The Vermissian Knight is one of the classes from Heart, our upcoming RPG. Check out the Kickstarter here.

The Vermissian is cursed. Intended as a revolutionary mass transit system within the city – the first in the world of its kind – the creators attempted to pierce the Heart Itself in order to power its engines, and unleashed a nightmare unreality throughout the dark corners of Spire. Within the bounds of the Vermissian, time and space come unstuck – but it provides limitless potential for those brave enough to explore it.

The Vermissian Knights are brave enough to explore it. They are protectors, avengers and guides for those who would step into the thrice-damned tunnels; they wear uncanny powered armour made from repurposed train parts, and channel the network’s loose grasp on reality into strange technologies.

CORE ABILITY

The Vermissian Knight used to have the core ability SHORTCUT, which made delving quicker. But it felt unbalanced, and also cut out quite a lot of the fun part of the game, so after playtesting we decided to swap it out. Having spent a while talking about what was the core image of the Knight, we kept coming back to their armour – hulking, semi-powered, repurposed and mysterious. We made it their core power.

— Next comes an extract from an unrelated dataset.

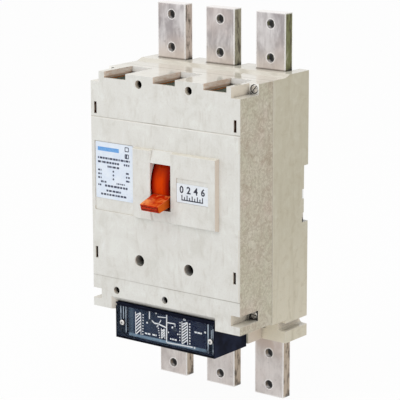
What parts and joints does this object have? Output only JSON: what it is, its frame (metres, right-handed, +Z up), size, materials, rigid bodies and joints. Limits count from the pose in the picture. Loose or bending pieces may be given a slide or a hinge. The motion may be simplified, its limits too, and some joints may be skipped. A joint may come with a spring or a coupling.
{
  "type": "moulded-case circuit breaker",
  "caption": "Moulded-case industrial circuit breaker with flat terminal bars above and below, a red toggle handle and a black trip unit at the bottom of the front.",
  "frame": {"origin": "centre of the flat back face of the case", "axes": "+Z up along the terminal bars, +Y back into the mounting panel, +X to the right of someone facing the front"},
  "size_m": [0.21, 0.1568, 0.4445],
  "materials": {
    "cover_ivory": "moulded ivory plastic, faintly mottled",
    "base_beige": "moulded beige plastic, smooth",
    "handle_red": "orange red moulded plastic",
    "shaft_steel": "turned steel",
    "trip_black": "near black moulded plastic",
    "trip_panel": "dark printed panel",
    "trip_window": "clear smoked plastic",
    "adjuster_white": "pale plastic",
    "screw_steel": "bright plated steel",
    "terminal_tinned": "tinned copper, satin",
    "chute_fibre": "brown fibre with steel plates",
    "name_plate_face": "printed metal plate, satin",
    "rating_plate_face": "pale printed plate"
  },
  "bodies": {
    "case": {"base_case": "base_beige", "front_cover": "cover_ivory", "name_plate": "name_plate_face", "rating_plate": "rating_plate_face", "handle_shaft": "shaft_steel", "trip_unit_housing": "trip_black", "trip_unit_panel": "trip_panel", "trip_unit_window": "trip_window", "window_screw_left": "screw_steel", "window_screw_right": "screw_steel", "current_adjuster": "adjuster_white", "time_adjuster": "adjuster_white", "upper_terminal_left": "terminal_tinned", "lower_terminal_left": "terminal_tinned", "arc_chute_left": "chute_fibre", "upper_terminal_middle": "terminal_tinned", "lower_terminal_middle": "terminal_tinned", "arc_chute_middle": "chute_fibre", "upper_terminal_right": "terminal_tinned", "lower_terminal_right": "terminal_tinned", "arc_chute_right": "chute_fibre", "cover_screw_upper_left": "screw_steel", "cover_screw_upper_right": "screw_steel", "cover_screw_lower_left": "screw_steel", "cover_screw_lower_right": "screw_steel"},
    "toggle": {"handle": "handle_red"}
  },
  "joints": [
    {"name": "handle_pivot", "type": "hinge", "parent": "case", "child": "toggle", "pos_m": [0, -0.0898, 0.03], "axis": [-1, 0, 0], "range_deg": [0, 35]}
  ]
}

Now, with VERMISSIAN PLATE, the Knight can consume resources with the Occult or Technology domain – presumably by repairing it with them or just shoving them into the furnace – to power it up once per session. You can find full details of this in the Quickstart game, but suffice to say it lets you, for example, burn the pages of a magic tome inside your suit and wreath yourself in shadowed energy to gain the Sneak skill, or ignite the parasite-ridden bark of the Blighted to release the resonance within and smash apart your enemies.

ABILITIES

Want to kill big things? The Vermissian Knight has an ability specifically devoted to that! DRAGON KILLER improves your damage and defence against anything that’s significantly larger than you, and in the Heart, lots of things are significantly larger than you. Upgrade it enough and you can summon a particular monster that’s hunting you – it’s still hunting you, but it might well kill some of your other problems along the way. 

AETHERIC FIELD protects you from the weird energies of the City Beneath, and allows you to reroute ambient power into augmenting your attacks or overwhelm adversaries with waves of force. ECHOING RAILS allows you to find back doors to the Vermissian – even if they weren’t there when you previously checked – and access moving haunts to heal your wounds and gain respite. GUARDIAN puts you into a classic knightly role; you become better at defending something, no matter what that is, and you inspire those around you to greatness.

ZENITH

We wrote the Vermissian Knight first, and the first Zenith power we wrote for them is THE LAST TRAIN, which informed a great deal of the rest of the abilities in the game. Using THE LAST TRAIN summons The Last Train – the only remaining functional locomotive on the Vermissian network, which is unable to ever stop and is only loosely steerable – and it smashes apart everything in the area. Here it is:

There are others, too; becoming electricity and blinking between Technology landmarks, or punching with the power of a flat-out engine, but THE LAST TRAIN is the one that really sums up the Knight for us.

INSPIRATIONS

Okay so:

Take a Paladin. (Paladins get a bad rap, I reckon.) Remove the whole “god” bit and replace it with a furious desire to protect people; to impose structure and understanding on a world that defies it. Combine that Paladin with Iron Man, because powered armour is cool. Channel the Vermissian Sage class from Spire into it, so none of the technology works properly and no-one understands how it functions, and tinge everything with the occult.

That’s the Vermissian Knight. The big turning point on was seeing Felix’s art – we knew that the Knight was cool, but seeing the dude in armour looking battered and faintly sci-fi really sealed the deal. Have I mentioned, also, how I’ve been playing Warhammer 40,000 for the last twenty years, and always been quietly fascinated with the blend of high-tech and low-tech that that game has? Maybe you can see my obsession in the Knight.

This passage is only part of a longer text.